▸ **WHAT IS REQUIRED**
From the listing below, copy only the lines running from the line that contains "Turn this picture" to the line that contains "# The origin", both included.

Records with modeling code
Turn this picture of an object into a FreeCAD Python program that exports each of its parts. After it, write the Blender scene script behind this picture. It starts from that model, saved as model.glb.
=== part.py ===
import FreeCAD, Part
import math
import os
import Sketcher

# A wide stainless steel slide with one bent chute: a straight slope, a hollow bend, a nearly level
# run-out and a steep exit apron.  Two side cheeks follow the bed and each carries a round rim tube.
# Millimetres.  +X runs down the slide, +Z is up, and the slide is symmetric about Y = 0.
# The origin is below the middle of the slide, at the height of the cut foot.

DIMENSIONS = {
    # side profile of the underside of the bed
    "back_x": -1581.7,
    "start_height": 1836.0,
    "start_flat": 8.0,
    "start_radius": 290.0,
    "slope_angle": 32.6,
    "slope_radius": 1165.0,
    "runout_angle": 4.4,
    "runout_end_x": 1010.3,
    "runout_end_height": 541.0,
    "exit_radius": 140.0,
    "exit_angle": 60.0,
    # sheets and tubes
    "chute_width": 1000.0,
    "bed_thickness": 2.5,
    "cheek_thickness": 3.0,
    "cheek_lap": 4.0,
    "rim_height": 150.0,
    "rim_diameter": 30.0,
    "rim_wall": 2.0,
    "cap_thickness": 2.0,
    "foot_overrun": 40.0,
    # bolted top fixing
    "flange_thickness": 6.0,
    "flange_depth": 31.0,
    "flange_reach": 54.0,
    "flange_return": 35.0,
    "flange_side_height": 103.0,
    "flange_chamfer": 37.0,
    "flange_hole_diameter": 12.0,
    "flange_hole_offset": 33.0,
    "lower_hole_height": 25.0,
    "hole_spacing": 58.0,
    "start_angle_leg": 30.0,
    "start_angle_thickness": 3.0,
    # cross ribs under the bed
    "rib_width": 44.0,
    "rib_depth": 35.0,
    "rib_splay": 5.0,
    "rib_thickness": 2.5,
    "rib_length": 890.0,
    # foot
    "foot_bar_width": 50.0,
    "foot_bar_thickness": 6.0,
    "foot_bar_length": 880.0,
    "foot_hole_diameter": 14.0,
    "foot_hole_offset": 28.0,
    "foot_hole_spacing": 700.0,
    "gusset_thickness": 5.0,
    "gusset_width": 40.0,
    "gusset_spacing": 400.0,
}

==

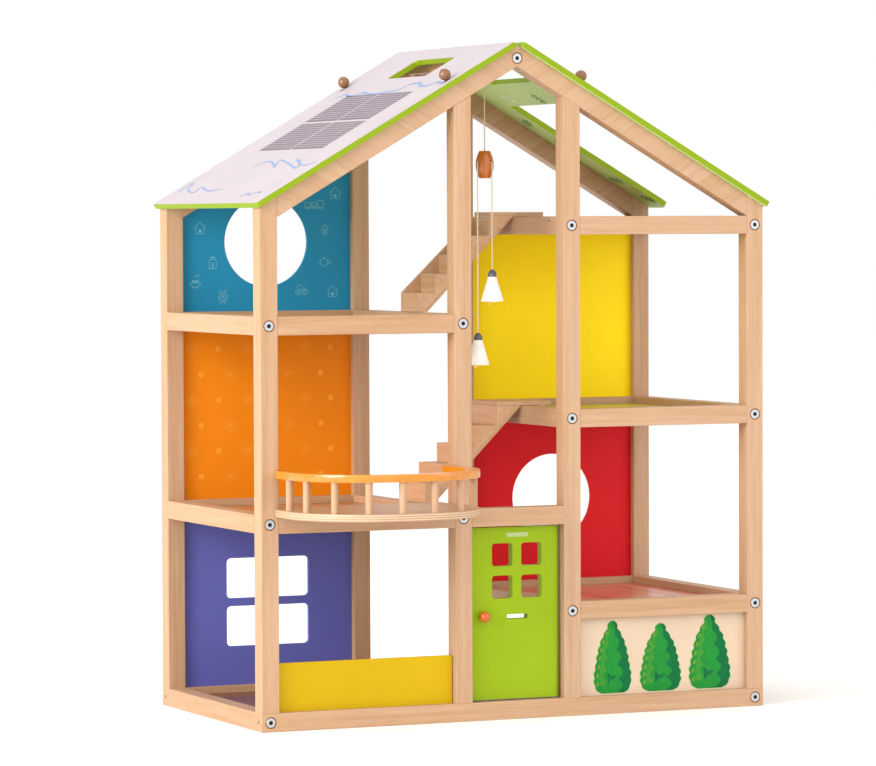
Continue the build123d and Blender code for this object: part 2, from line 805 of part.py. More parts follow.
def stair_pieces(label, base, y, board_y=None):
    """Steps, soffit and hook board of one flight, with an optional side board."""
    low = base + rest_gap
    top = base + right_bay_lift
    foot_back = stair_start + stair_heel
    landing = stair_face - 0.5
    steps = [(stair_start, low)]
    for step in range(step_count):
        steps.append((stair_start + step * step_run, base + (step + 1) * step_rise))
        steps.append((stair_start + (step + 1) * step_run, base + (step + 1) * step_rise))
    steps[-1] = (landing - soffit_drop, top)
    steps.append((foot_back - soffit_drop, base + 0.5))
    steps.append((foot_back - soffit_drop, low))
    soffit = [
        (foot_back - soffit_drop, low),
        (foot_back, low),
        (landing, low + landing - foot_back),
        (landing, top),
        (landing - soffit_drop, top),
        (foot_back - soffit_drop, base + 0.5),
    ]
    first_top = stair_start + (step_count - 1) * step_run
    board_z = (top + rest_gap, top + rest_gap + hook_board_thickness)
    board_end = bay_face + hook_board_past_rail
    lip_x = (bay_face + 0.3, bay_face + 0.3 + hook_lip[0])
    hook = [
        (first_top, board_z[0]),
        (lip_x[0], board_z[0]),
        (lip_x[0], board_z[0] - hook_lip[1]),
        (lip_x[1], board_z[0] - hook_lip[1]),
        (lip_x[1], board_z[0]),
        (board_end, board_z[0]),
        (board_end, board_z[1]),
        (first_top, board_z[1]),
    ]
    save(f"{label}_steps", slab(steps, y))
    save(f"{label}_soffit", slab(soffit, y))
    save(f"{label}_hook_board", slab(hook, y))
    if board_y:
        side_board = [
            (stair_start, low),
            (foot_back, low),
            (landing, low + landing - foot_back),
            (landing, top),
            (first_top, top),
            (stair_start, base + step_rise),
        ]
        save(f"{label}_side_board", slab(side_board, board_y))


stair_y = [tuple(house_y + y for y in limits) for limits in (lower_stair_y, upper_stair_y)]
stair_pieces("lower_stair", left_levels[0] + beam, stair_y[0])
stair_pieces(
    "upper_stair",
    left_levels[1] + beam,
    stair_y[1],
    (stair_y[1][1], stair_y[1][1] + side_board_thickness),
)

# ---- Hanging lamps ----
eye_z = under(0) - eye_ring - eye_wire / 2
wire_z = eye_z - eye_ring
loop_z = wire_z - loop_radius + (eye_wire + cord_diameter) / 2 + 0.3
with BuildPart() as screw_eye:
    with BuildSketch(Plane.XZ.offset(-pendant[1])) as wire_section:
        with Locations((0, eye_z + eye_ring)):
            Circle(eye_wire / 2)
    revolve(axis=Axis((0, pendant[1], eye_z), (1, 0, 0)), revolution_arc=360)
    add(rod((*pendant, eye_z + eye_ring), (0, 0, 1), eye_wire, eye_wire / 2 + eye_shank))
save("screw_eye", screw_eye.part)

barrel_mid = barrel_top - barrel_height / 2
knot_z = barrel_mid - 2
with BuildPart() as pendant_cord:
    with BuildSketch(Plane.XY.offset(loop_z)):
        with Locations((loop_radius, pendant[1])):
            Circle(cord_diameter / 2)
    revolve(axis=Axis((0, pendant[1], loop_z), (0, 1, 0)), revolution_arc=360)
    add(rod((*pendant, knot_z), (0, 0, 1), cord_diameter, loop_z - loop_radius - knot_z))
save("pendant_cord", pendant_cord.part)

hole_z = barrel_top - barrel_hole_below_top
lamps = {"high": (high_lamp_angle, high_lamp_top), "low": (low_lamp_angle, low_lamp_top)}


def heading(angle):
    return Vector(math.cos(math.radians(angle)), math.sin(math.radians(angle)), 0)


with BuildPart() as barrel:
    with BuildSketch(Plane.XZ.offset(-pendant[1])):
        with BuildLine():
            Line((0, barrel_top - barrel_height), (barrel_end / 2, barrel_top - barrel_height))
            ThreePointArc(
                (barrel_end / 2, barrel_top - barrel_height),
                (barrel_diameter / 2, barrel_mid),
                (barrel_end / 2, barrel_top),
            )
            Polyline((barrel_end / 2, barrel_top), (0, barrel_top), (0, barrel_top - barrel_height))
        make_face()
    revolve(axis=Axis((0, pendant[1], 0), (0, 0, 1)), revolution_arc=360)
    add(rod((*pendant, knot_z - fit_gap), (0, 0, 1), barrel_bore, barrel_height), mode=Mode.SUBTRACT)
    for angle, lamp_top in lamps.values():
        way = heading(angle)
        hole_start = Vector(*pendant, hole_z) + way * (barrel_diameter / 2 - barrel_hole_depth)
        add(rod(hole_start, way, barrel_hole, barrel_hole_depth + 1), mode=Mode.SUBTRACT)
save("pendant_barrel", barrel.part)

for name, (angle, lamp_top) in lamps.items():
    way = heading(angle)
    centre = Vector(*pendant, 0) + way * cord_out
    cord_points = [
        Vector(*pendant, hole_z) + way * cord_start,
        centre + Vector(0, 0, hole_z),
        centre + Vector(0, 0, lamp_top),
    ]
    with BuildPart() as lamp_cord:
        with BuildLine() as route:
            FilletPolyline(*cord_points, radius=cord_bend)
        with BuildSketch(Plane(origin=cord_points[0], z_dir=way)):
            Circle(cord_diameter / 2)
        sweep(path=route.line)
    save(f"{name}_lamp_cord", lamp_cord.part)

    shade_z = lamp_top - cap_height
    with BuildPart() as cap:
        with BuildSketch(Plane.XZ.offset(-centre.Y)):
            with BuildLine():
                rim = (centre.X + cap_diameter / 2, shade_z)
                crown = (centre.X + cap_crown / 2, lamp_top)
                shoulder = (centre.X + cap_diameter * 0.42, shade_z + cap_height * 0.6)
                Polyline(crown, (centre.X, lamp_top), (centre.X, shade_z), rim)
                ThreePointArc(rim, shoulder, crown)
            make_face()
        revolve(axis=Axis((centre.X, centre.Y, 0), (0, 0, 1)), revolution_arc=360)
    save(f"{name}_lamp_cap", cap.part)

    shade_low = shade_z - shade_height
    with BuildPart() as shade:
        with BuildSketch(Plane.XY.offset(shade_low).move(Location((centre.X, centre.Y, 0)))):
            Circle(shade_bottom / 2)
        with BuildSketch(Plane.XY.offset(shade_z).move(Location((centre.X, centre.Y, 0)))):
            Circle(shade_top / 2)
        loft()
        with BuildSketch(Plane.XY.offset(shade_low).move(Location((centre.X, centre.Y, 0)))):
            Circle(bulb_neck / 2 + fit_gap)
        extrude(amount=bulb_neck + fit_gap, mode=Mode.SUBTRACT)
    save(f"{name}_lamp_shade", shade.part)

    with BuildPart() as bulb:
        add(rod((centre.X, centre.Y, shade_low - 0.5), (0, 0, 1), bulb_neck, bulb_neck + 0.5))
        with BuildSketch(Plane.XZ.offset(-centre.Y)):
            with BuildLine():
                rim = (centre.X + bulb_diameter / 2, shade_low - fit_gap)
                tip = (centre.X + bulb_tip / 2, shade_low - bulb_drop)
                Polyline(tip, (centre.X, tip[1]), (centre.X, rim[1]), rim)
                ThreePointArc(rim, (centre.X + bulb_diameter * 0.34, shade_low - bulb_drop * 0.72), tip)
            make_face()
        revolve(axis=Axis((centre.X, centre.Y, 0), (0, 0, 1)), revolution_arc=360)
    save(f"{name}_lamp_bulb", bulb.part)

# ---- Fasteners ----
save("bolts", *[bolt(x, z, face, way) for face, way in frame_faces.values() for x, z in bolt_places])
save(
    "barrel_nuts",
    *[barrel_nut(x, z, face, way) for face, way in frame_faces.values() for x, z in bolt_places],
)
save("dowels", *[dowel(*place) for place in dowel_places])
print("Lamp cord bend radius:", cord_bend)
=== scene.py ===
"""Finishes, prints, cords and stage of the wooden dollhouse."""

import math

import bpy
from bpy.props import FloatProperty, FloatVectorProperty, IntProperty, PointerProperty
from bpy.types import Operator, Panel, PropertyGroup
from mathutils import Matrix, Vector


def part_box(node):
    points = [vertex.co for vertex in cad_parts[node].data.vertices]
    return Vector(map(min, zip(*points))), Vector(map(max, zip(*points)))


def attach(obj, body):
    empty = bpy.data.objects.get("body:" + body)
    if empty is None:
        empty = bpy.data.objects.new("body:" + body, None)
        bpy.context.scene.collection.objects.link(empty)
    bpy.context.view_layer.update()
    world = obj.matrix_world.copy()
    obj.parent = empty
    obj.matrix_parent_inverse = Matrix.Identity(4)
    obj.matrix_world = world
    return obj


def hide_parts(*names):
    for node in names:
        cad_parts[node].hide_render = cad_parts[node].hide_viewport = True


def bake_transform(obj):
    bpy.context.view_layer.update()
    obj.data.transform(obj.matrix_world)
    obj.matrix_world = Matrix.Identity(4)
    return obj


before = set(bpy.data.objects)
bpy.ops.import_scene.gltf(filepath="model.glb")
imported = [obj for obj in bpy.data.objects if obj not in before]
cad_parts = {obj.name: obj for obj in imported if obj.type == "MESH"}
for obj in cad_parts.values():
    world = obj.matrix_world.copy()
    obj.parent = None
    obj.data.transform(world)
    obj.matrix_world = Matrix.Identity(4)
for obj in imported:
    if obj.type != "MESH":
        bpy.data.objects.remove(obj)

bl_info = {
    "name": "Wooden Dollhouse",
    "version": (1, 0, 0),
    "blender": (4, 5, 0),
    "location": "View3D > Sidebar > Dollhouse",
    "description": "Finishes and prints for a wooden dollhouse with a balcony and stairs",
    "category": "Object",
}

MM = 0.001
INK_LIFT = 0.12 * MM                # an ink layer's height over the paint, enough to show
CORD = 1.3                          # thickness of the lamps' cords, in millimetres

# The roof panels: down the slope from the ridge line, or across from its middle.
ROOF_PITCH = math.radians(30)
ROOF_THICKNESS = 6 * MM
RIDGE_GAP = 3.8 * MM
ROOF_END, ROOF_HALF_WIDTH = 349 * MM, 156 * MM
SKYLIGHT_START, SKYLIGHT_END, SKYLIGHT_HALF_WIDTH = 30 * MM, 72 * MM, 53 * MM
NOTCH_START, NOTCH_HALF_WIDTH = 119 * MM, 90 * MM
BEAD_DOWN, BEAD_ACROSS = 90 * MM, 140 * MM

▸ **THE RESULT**
Turn this picture of an object into a FreeCAD Python program that exports each of its parts. After it, write the Blender scene script behind this picture. It starts from that model, saved as model.glb.
=== part.py ===
import FreeCAD, Part
import math
import os
import Sketcher

# A wide stainless steel slide with one bent chute: a straight slope, a hollow bend, a nearly level
# run-out and a steep exit apron.  Two side cheeks follow the bed and each carries a round rim tube.
# Millimetres.  +X runs down the slide, +Z is up, and the slide is symmetric about Y = 0.
# The origin is below the middle of the slide, at the height of the cut foot.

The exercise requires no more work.